Solutions for the sector

End-of-life landfills tend to be unsuitable for building on because there is a safety risk presented by landfill gas emitted and captured through wells. Furthermore, the capping of a landfill is not a stable platform to build on. However, the 5B Maverick solution’s anchoring can be adjusted to accommodate the limits of any size cap.

At Albury, anchor depths were reduced to allow the landfill’s cap or membrane, which covers the surface, to remain intact. As the Maverick can be easily re-located, a gas line running underneath this landfill could also be accessed when needed in the future.

The Maverick solution also has high wind resilience that can withstand hurricanes and cyclones better than normal PV projects, according to the company’s leadership.

“The implication of that wind resilience is that we also have less foundation or less ground penetration and that means that at sites with difficult geotechnical engineering, such as landfills, tailings dams, rock dumps at mines, and any other kind of marginal, recovered or reclaimed land, we have a solution where others do not,” Simeon Baker-Finch, 5B CTO, tells PV Tech Premium.

“You don’t need to hold the modules with a big underground steel pole. If you’re on a landfill site, you might have hundreds of millimetres or one metre of capping material and if you have a two-metre-deep pile you have no idea about what the structural behaviour is at that pile.”

The Maverick also has a substantial heaviness with each 50kW array weighing between five-and-a-half and six tonnes, which means it can hold itself down easily against winds. Baker-Finch adds that no additional ballast or anchoring is required in many applications.

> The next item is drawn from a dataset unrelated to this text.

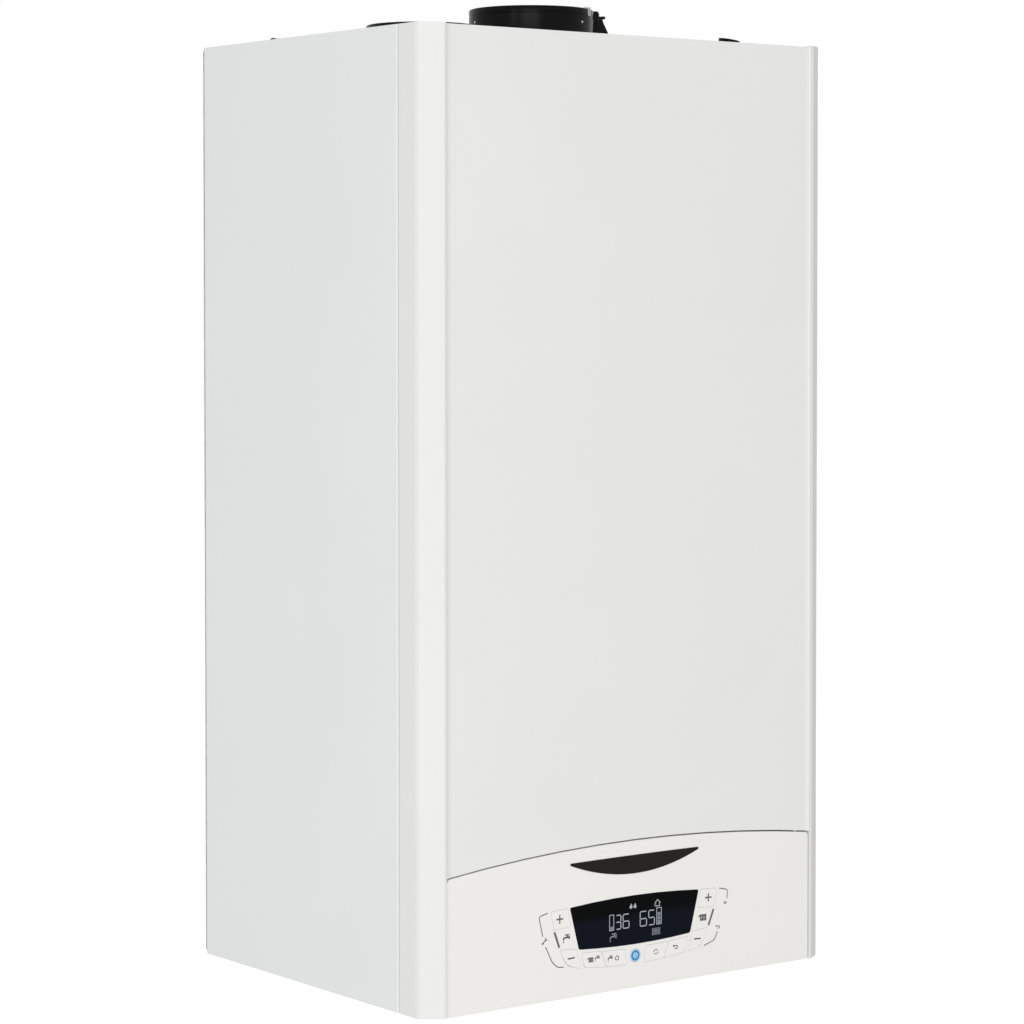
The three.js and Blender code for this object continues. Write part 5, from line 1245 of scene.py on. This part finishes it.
    @staticmethod
    def screw_head(name: str, radius: float, height: float) -> Piece:
        """Make a pan head with a round dished recess.

        Args:
            name: Name of the head.
            radius: Radius in millimetres.
            height: Height in millimetres.

        Returns:
            The head, standing on the origin.
        """
        low = height * 0.45
        profile = [
            (radius, 0), (radius, height * 0.35), (radius * 0.93, height * 0.7),
            (radius * 0.72, height * 0.94), (radius * 0.5, height), (radius * 0.46, height),
            (radius * 0.3, low), (radius * 0.12, low * 0.9),
        ]
        return Bench.smoothed(Bench.turned(name, profile, 24))

    def intake_cap(self) -> None:
        """Make the cap that closes the second air opening."""
        r, top = self.cap_radius, self.cap_top
        profile = [
            (35.8, 47), (35.8, 31.4), (36.4, 31), (38.4, 31), (39, 31.6), (39, 45.3), (r, 45.3),
            (r, top - 1.5), (r - 0.3, top - 0.6), (r - 1, top), (34, top), (33.2, top - 0.4),
            (31.6, top - 2), (30.8, top - 2.4), (9, top - 2.4), (8.4, top - 2.1), (7.6, top - 2.1),
            (7, top - 2.4),
        ]
        cap = Bench.smoothed(Bench.turned("intake_cap_moulding", profile, 112))
        cap = Bench.placed(cap, (*self.cap_centre, 0))
        Bench.dressed(cap, BLACK_GLOSS, "boiler_body", "black_gloss")
        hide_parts("intake_cap")

    def plug(self) -> None:
        """Make the slanted plug with its finger tongue."""
        x, y = self.plug_at
        profile = [
            (6.5, 40), (7.0, 40.6), (7.0, 44), (6.6, 45.3), (9.6, 45.3), (9.6, 46.6), (9.0, 47.4),
            (8.7, 55.8),
        ]
        plug = Bench.turned("plug_body", profile, 64)
        Bench.opened(plug)
        slope = Vector(self.plug_lean) * self.plug_tilt + Vector((0, 0, self.plug_upright))
        middle = (0, 0, self.plug_cut * MM)
        bpy.ops.mesh.bisect(plane_co=middle, plane_no=slope, use_fill=True, clear_outer=True)
        Bench.closed()
        Bench.placed(Bench.eased(plug, 0.5), (x, y, 0))
        shape = [(7.5, -4), (15.5, -4), *arc(15.5, 0, 4, -80, 80, 8), (15.5, 4), (7.5, 4)]
        tongue = Bench.slab("plug_tongue", [shape], self.tongue_thickness * MM)
        tongue = Bench.eased(Bench.placed(tongue, (x, y, 45.4)), 0.4)
        piece = Bench.smoothed(Bench.joined("plug_moulding", [plug, tongue]))
        Bench.dressed(piece, BLACK_GLOSS, "boiler_body", "black_gloss")
        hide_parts("top_plug")

    def screws(self) -> None:
        """Make the screws that hold the top plate."""
        places = [(side * x, -86, self.plate) for side in (-1, 1) for x in (185.4, 179.6)]
        head = self.screw_head("top_screws_head", 2.9, 3.2)
        Bench.dressed(Bench.spread("top_screws", head, places), BLACK_SCREW, "boiler_body")

    def build(self) -> None:
        """Make everything that stands on the top plate."""
        self.collar()
        self.collar_parts()
        self.intake_cap()
        self.plug()
        self.screws()


@dataclass
class RoundedNodes:
    """Smooth pieces that take the place of round CAD nodes, with their tails cut to length."""

    nodes: dict[str, Piece]
    tail_cut: float = 0.012
    outlet_cut: float = 0.0145
    tail_line: float = -0.715
    smooth_angle: float = 40.0
    slots: tuple[tuple[Finish, str], ...] = (
        (BRASS, "brass"), (COPPER, "copper"), (GREY_PLASTIC, "grey_plastic"), (RED_PLASTIC, "red_plastic"),
        (VESSEL_RED, "vessel_red"), (CAST_ALUMINIUM, "cast_aluminium"), (STAINLESS, "stainless"),
        (DARK_PLASTIC, "dark_plastic"), (SEAL_RUBBER, "rubber"),
    )
    kept: tuple[str, ...] = (
        "display_module", "control_housing", "test_point_cap", "ignition_box", "chamber_seal",
    )

    def shorten(self, piece: Piece) -> None:
        """Bring the open end of a tail nearer to the casing.

        Args:
            piece: Smooth piece with one or more tails.
        """
        Bench.opened(piece)
        bpy.ops.mesh.select_all(action="DESELECT")
        mesh = bmesh.from_edit_mesh(piece.data)
        for vertex in mesh.verts:
            vertex.select_set(vertex.co.z < self.tail_line)
        mesh.select_flush_mode()
        bmesh.update_edit_mesh(piece.data)
        drain = piece.name.startswith("condensate")
        bpy.ops.transform.translate(value=(0, 0, self.outlet_cut if drain else self.tail_cut))
        bpy.ops.object.mode_set(mode="OBJECT")

    def build(self) -> None:
        """Make each smooth piece in the place of its node."""
        for finish, slot in self.slots:
            for name in (name for name in NODE_FINISHES[finish] if name not in self.kept):
                node = self.nodes[name]
                piece = Bench.copy_of(node, f"{name}_smooth")
                if min(corner.co.z for corner in piece.data.vertices) < self.tail_line:
                    self.shorten(piece)
                Bench.smoothed(piece, self.smooth_angle)
                Bench.dressed(piece, finish, node["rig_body"], slot)
                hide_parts(name)


@dataclass
class PipeFittings:
    """Threads of the tails and screws of the tray, in millimetres."""

    row: float = -140.0
    pitch: float = 65.0
    heating: float = 11.0
    water: float = 8.0
    gas: float = 8.0
    foot: float = -719.0
    tail_end: float = -704.0
    gas_end: float = -706.0
    thread_pitch: float = 1.8

    def thread(self, name: str, radius: float, top: float) -> Piece:
        """Make a tail's outer thread.

        Args:
            name: Name of the piece.
            radius: Radius of the tail.
            top: Height where the thread ends.

        Returns:
            The thread round the Z axis.
        """
        turns = int((top - self.foot) / self.thread_pitch)
        crests = []
        for i in range(turns):
            low = self.foot + i * self.thread_pitch
            crests += [(radius + 0.15, low), (radius + 0.75, low + self.thread_pitch * 0.5)]
        inside = radius - 0.2
        foot = (inside, self.foot)
        return Bench.turned(name, [foot, *crests, (radius + 0.15, top), (inside, top), foot], 48)

    def build(self) -> None:
        """Make the fittings."""
        tails = {-2: self.heating, -1: self.water, 1: self.water, 2: self.heating}
        threads = []
        for step, radius in tails.items():
            thread = self.thread(f"thread_{step + 2}", radius, self.tail_end)
            threads.append(Bench.placed(thread, (step * self.pitch, self.row, 0)))
        Bench.dressed(Bench.joined("tail_threads", threads), BRASS, "boiler_body")
        gas = Bench.placed(self.thread("gas_thread", self.gas, self.gas_end), (0, self.row, 0))
        Bench.dressed(gas, COPPER, "boiler_body")
        head = TopFittings.screw_head("tray_screws_head", 3.6, 2.4)
        corners = ((100, -30), (188, -60), (188, -240))
        places = [(side * x, y, CASE_FOOT / MM) for side in (-1, 1) for x, y in corners]
        screws = Bench.spread("tray_screws", head, places, (180, 0, 0))
        Bench.dressed(screws, STEEL_SCREW, "boiler_body")


# ---------------------------------------------------------------- studio
@dataclass
class Studio:
    """Camera, light and floor."""

    camera_at: Place = (-1.5518, -2.2429, -0.1654)
    camera_turn: Place = (88.20, 0.0, -37.14)
    sensor: float = 36.0
    lens: float = 111.495
    shift: Point = (-0.02732, -0.10456)
    sky: float = 0.66
    lamp_distance: float = 4.0
    lamps: tuple[tuple[Place, float, Point], ...] = (
        ((-0.62, -0.78, 0.12), 0.33, (2.2, 2.2)),
        ((-0.93, -0.36, 0.1), 0.07, (0.4, 1.8)),
    )
    middle: Place = (0.0, -0.16, -0.33)  # point that the lamps look at
    floor_height: float = -1.6
    floor_size: float = 40.0
    floor_tone: float = 0.8
    floor_roughness: float = 0.9
    floor_glow: float = 0.5

    def place_camera(self) -> None:
        """Set up the camera at the photographed angle."""
        turn = [math.radians(a) for a in self.camera_turn]
        bpy.ops.object.camera_add(location=self.camera_at, rotation=turn)
        camera = bpy.context.object
        camera.data.sensor_width = self.sensor
        camera.data.lens = self.lens
        camera.data.shift_x, camera.data.shift_y = self.shift
        bpy.context.scene.camera = camera

    @staticmethod
    def seen(tree: bpy.types.NodeTree) -> Socket:
        """Join the rays that look at the backdrop: from the camera, in gloss and through glass.

        Args:
            tree: Node tree of the world or of the floor.

        Returns:
            1 for such a ray and 0 for others.
        """
        path = tree.nodes.new("ShaderNodeLightPath")
        value = path.outputs["Is Camera Ray"]
        for name in ("Is Glossy Ray", "Is Transmission Ray"):
            either = tree.nodes.new("ShaderNodeMath")
            either.operation = "MAXIMUM"
            tree.links.new(value, either.inputs[0])
            tree.links.new(path.outputs[name], either.inputs[1])
            value = either.outputs[0]
        return value

    def hang_world(self) -> None:
        """Make the world: white to look at, softer as a light."""
        world = bpy.data.worlds.new("studio")
        world.use_nodes = True
        tree = world.node_tree
        shown = tree.nodes["Background"]
        shown.inputs["Color"].default_value = (1, 1, 1, 1)
        shown.inputs["Strength"].default_value = 1.0
        light = tree.nodes.new("ShaderNodeBackground")
        light.inputs["Color"].default_value = (1, 1, 1, 1)
        light.inputs["Strength"].default_value = self.sky
        mix = tree.nodes.new("ShaderNodeMixShader")
        tree.links.new(self.seen(tree), mix.inputs[0])
        tree.links.new(light.outputs[0], mix.inputs[1])
        tree.links.new(shown.outputs[0], mix.inputs[2])
        tree.links.new(mix.outputs[0], tree.nodes["World Output"].inputs[0])
        bpy.context.scene.world = world

    def lay_floor(self) -> None:
        """Lay the pale floor below the hanging boiler."""
        Bench.clear()
        bpy.ops.mesh.primitive_plane_add(size=self.floor_size, location=(0, 0, self.floor_height))
        floor = bpy.context.object
        floor.name = "floor"
        material = bpy.data.materials.new("floor")
        material.use_nodes = True
        tree = material.node_tree
        shader = tree.nodes["Principled BSDF"]
        shader.inputs["Base Color"].default_value = (*[self.floor_tone] * 3, 1)
        shader.inputs["Roughness"].default_value = self.floor_roughness
        glow = tree.nodes.new("ShaderNodeEmission")
        glow.inputs["Strength"].default_value = self.floor_glow
        lifted = tree.nodes.new("ShaderNodeAddShader")
        tree.links.new(shader.outputs[0], lifted.inputs[0])
        tree.links.new(glow.outputs[0], lifted.inputs[1])
        mix = tree.nodes.new("ShaderNodeMixShader")
        tree.links.new(self.seen(tree), mix.inputs[0])
        tree.links.new(shader.outputs[0], mix.inputs[1])
        tree.links.new(lifted.outputs[0], mix.inputs[2])
        tree.links.new(mix.outputs[0], tree.nodes["Material Output"].inputs[0])
        floor.data.materials.append(material)

    def hang_lamp(self, towards: Place, share: float, size: Point) -> None:
        """Hang a large soft lamp that looks at the boiler.

        Args:
            towards: Direction from the boiler to the lamp.
            share: Light on a surface that faces the lamp, where 1 shows a colour as written.
            size: Width and height of the lamp.
        """
        direction = Vector(towards).normalized()
        at = Vector(self.middle) + direction * self.lamp_distance
        bpy.ops.object.light_add(type="AREA", location=at)
        lamp = bpy.context.object
        lamp.rotation_mode = "QUATERNION"
        lamp.rotation_quaternion = direction.to_track_quat("Z", "Y")
        lamp.data.shape = "RECTANGLE"
        lamp.data.size, lamp.data.size_y = size
        lamp.data.energy = math.pi**2 * share * self.lamp_distance**2

    def build(self) -> None:
        """Set up the whole studio."""
        self.place_camera()
        self.hang_world()
        self.lay_floor()
        for lamp in self.lamps:
            self.hang_lamp(*lamp)
        bpy.context.scene.view_settings.view_transform = "Standard"


def main() -> None:
    """Build the looks in order."""
    logging.basicConfig(level=logging.INFO, format="%(name)s: %(message)s")
    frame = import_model()
    Studio().build()
    PackedNodes(frame["nodes"]).dress()
    PanelPrint().build()
    KeySigns().build()
    Display().build()
    NamePlate().build()
    TopFittings().build()
    RoundedNodes(frame["nodes"]).build()
    PipeFittings().build()
    Bench.clear()


if __name__ == "__main__":
    main()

Assembly and supply strategy

5B has three assembly locations globally, as it looks to grow its manufacturing footprint. These include its first commercial assembly factory and centre of excellence in Adelaide, Australia, catering for the Australian market. It also has a second assembly location in Vietnam and its forthcoming new venture in India in partnership with Waaree.

The company’s new CEO David Griffin, who was appointed last November, has said publicly that there is potential to expand the Adelaide facility so the Indian expansion “in no way detracts from our local Australian manufacturing”.

This emphasis on new manufacturing capacity is particularly significant as the US has enforced a range of trade restrictions on solar products ↗, so 5B’s Indian factory has a particular focus on being US-compliant.

“There are multiple fluctuating and shifting sands in respect of US imports on not only solar modules, but also steel, cables and so on,” says Baker-Finch. “Once the product is assembled as a Maverick, it does effectively become a solar module.”

“The other exciting thing about our India assembly location is that we increasingly see the opportunity to optimise the module for the maverick and to co-optimise the system as a sort of singular solar solution. Physically co-locating with a module factory means that the entire logistics of a prefabricated solar solution are further condensed, and we can optimise for logistics more effectively and ultimately, we can achieve a lower total cost.”

The factory, which will supply modules both domestically and abroad, is a joint partnership with one of India’s largest manufacturers, Mumbai-headquartered Waaree.

The Waaree Group subsidiary , has supplied more than 6GW of solar modules and commissioned more than 1.1GW of solar EPC projects as of June last year, and  Waaree Energies has announced a plan to build a 3GW module manufacturing plant ↗ in Houston, Texas.

Meanwhile, 5B has 140MW of installed solar capacity worldwide. For its Maverick solutions made outside of India, the company works mostly with tier-one module suppliers to combine with its PV structures, but works with client requests.

“We generally support customers with their desired module supplier,” adds Baker-Finch. “They either free issue the modules, or we facilitate procurement of the modules and shipping to the assembly location.”